Return all lines from the listing below in which the string "this" occurs.

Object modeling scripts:
━━━━━━━━━━━━━━━━
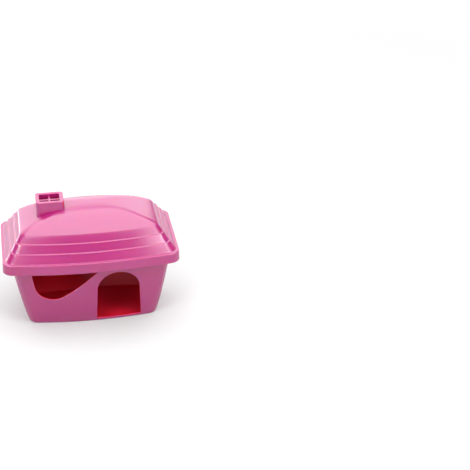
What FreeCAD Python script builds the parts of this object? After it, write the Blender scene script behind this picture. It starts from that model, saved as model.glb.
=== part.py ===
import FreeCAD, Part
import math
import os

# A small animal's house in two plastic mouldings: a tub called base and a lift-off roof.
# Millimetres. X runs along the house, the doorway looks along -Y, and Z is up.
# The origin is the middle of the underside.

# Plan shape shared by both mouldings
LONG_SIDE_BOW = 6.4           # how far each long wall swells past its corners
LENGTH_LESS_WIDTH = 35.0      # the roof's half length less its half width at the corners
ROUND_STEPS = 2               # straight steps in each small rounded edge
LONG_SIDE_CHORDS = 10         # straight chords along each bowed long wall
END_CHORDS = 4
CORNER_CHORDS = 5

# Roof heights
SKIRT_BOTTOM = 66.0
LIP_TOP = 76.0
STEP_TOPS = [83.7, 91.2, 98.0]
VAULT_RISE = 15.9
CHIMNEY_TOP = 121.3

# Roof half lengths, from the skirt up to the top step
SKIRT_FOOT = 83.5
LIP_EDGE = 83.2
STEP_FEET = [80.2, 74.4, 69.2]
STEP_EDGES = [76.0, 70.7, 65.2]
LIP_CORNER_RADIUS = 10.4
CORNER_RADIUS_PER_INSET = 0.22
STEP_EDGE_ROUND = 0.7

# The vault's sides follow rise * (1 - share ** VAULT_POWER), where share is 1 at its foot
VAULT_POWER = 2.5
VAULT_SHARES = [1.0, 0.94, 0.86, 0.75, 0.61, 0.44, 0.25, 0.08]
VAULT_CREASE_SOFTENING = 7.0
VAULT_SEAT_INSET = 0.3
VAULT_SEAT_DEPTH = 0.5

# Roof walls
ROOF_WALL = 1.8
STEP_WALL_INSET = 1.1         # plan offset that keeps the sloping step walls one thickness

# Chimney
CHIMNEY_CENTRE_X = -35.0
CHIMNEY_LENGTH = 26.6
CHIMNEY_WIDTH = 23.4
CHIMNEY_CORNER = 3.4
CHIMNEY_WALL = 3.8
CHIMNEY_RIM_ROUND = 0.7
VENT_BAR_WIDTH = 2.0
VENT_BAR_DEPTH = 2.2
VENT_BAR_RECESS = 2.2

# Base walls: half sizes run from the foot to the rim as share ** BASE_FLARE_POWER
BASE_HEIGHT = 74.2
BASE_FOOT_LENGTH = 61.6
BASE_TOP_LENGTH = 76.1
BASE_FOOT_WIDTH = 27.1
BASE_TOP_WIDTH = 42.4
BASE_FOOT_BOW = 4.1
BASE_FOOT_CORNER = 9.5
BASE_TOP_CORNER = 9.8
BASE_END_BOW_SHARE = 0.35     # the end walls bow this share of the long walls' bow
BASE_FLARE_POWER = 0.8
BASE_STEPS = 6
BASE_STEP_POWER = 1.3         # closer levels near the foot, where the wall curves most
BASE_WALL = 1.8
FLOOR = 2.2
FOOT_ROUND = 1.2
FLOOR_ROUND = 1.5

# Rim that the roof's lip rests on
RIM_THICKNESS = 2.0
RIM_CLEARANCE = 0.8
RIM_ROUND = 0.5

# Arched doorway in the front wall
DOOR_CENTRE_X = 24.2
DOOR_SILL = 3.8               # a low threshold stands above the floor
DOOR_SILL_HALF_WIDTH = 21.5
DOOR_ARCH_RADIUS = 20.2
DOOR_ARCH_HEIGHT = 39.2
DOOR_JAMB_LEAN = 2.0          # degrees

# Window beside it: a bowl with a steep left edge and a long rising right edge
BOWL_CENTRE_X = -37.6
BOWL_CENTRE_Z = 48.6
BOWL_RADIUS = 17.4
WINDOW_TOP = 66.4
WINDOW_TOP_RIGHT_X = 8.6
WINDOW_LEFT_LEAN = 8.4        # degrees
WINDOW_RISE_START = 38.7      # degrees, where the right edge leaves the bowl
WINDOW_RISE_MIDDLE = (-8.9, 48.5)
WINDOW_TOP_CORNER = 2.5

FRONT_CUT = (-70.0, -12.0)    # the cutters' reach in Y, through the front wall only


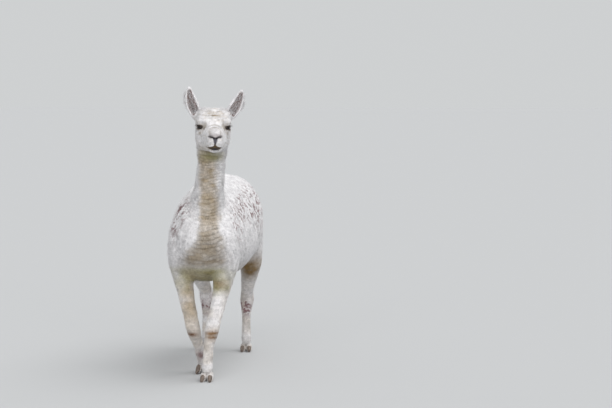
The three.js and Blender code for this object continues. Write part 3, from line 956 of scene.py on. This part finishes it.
━━━━━━━━━━━━━━━━
ANSWER TO THE TASK:
What FreeCAD Python script builds the parts of this object? After it, write the Blender scene script behind this picture. It starts from that model, saved as model.glb.
BASE_END_BOW_SHARE = 0.35     # the end walls bow this share of the long walls' bow
The three.js and Blender code for this object continues. Write part 3, from line 956 of scene.py on. This part finishes it.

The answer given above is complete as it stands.